Rio Tinto (ASX, LON, NYSE: RIO) said on Tuesday it had made a “promising” discovery 2 km (1.2 miles) east of its Winu copper-gold project in Western Australia, which is on track to begin production in 2023.
The world’s no. 2 miner also revealed a maiden resource for the deposit, which has an inferred mineral resource of 503 million tonnes of ore grading at 0.45% copper equivalent. It includes a higher-grade component of 188 million tonnes of ore with a 0.68% copper grade.
Rio said that study work to date supports the development of a relatively shallow open-pit copper mine.
The discovery of a new zone of gold dominant mineralization by Winu, called Ngapakarra, as well as a number of other drill results in close proximity to the deposit, has boosted Rio’s vision to develop multiple ore bodies within one system.
Rio Tinto believes that there is potential for more discoveries within the deposit, as it has only explored 2% of its tenements in the region so far.
“We’re taking a more agile and innovative approach at Winu,” Rio Tinto group executive of growth and innovation and health, safety and environment (HSE) Stephen McIntosh said in a statement.
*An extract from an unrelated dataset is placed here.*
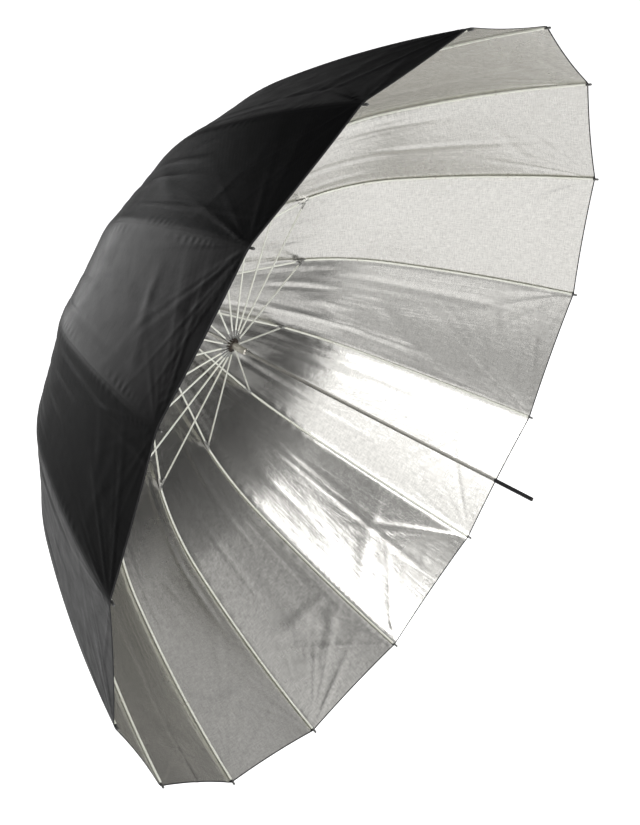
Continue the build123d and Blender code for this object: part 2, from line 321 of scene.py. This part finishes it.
def coordinates(nodes, links, scale=(1, 1, 1)):
    source = nodes.new("ShaderNodeTexCoord")
    mapping = add_node(nodes, "ShaderNodeMapping", Scale=scale)
    links.new(source.outputs["Object"], mapping.inputs["Vector"])
    return mapping.outputs["Vector"]


def uv(nodes, links, scale):
    source = nodes.new("ShaderNodeUVMap")
    source.uv_map = "weave"
    mapping = add_node(nodes, "ShaderNodeMapping", Scale=scale)
    links.new(source.outputs["UV"], mapping.inputs["Vector"])
    return mapping.outputs["Vector"]


SATIN_THREADS = 500


def weave(nodes, links, threads):
    """Height of a plain weave with this many threads a metre, from the cloth's own UVs."""
    vector = uv(nodes, links, (threads, threads, 1))
    split = nodes.new("ShaderNodeSeparateXYZ")
    links.new(vector, split.inputs["Vector"])
    waves = [
        math_node(nodes, links, "SINE", math_node(nodes, links, "MULTIPLY", split.outputs[i], math.pi))
        for i in (0, 1)
    ]
    return math_node(nodes, links, "MULTIPLY", *waves)


def silver_material():
    """Silver coated taffeta: a bright metal skin on a fine weave, with fold creases and crackle."""
    material, nodes, links, shader = node_material("silver_weave", Metallic=1.0)
    grain = coordinates(nodes, links)
    warp = noise(nodes, links, uv(nodes, links, (420, 60, 1)), 1, 2, 0.6)
    weft = noise(nodes, links, uv(nodes, links, (60, 420, 1)), 1, 2, 0.6)
    speck = math_node(nodes, links, "MULTIPLY", math_node(nodes, links, "ADD", warp, weft), 0.5)
    color = ramp(nodes, links, speck, [(0.36, (0.49, 0.48, 0.455)), (0.64, (0.67, 0.66, 0.63))])
    links.new(color, shader.inputs["Base Color"])
    patches = noise(nodes, links, grain, 6)
    rough = ramp(nodes, links, patches, [(0.3, (0.21,) * 3), (0.7, (0.29,) * 3)])
    links.new(rough, shader.inputs["Roughness"])
    normal = bump(nodes, links, speck, 0.28, 0.0006)
    streaks = uv(nodes, links, (46, 2.0, 1))
    normal = bump(nodes, links, noise(nodes, links, streaks, 1, 4, 0.65), 0.16, 0.003, normal)
    crackle = add_node(nodes, "ShaderNodeTexVoronoi", feature="DISTANCE_TO_EDGE", Scale=30)
    links.new(grain, crackle.inputs["Vector"])
    normal = bump(nodes, links, crackle.outputs["Distance"], 0.04, 0.003, normal)
    normal = bump(nodes, links, noise(nodes, links, grain, 45, 4, 0.6), 0.12, 0.003, normal)
    links.new(normal, shader.inputs["Normal"])
    return material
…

“We are working on the studies for a small-scale start-up operation focussed on Winu’s higher-grade core as we take another step towards commercializing this deposit.”
“We are also assessing options for future expansion in the Paterson region given the extent of mineralization identified to date and our large land package.”
BMO Capital Markets’ mining analyst, Edward Sterck, tonned down the report, saying that Winu remained a relatively modest deposit in terms of Rio’s appetite for scalability.
“However, it has the potential for development of multiple deposits/ore bodies (albeit small scale) within the company’s wider exploration tenements adjacent to Winu,” Sterck said in a note to investors.
The Winu copper-gold-silver discovery is about 130 km (80 miles) from Newcrest’s Telfer copper-gold mine in the Paterson Province, East Pilbara.
It’s also close to numerous copper prospects discovered recently by juniors, and 350 km (220 miles) southeast of Port Hedland, the world’s largest bulk export port.
Rio Tinto has been investing heavily in copper over the past two years driven by forecasts of output deficit. Copper supply fears were first triggered by expectations of significantly higher demand to build bigger power grids and electric vehicles (EVs) in the face of no new discoveries and insufficient planned output.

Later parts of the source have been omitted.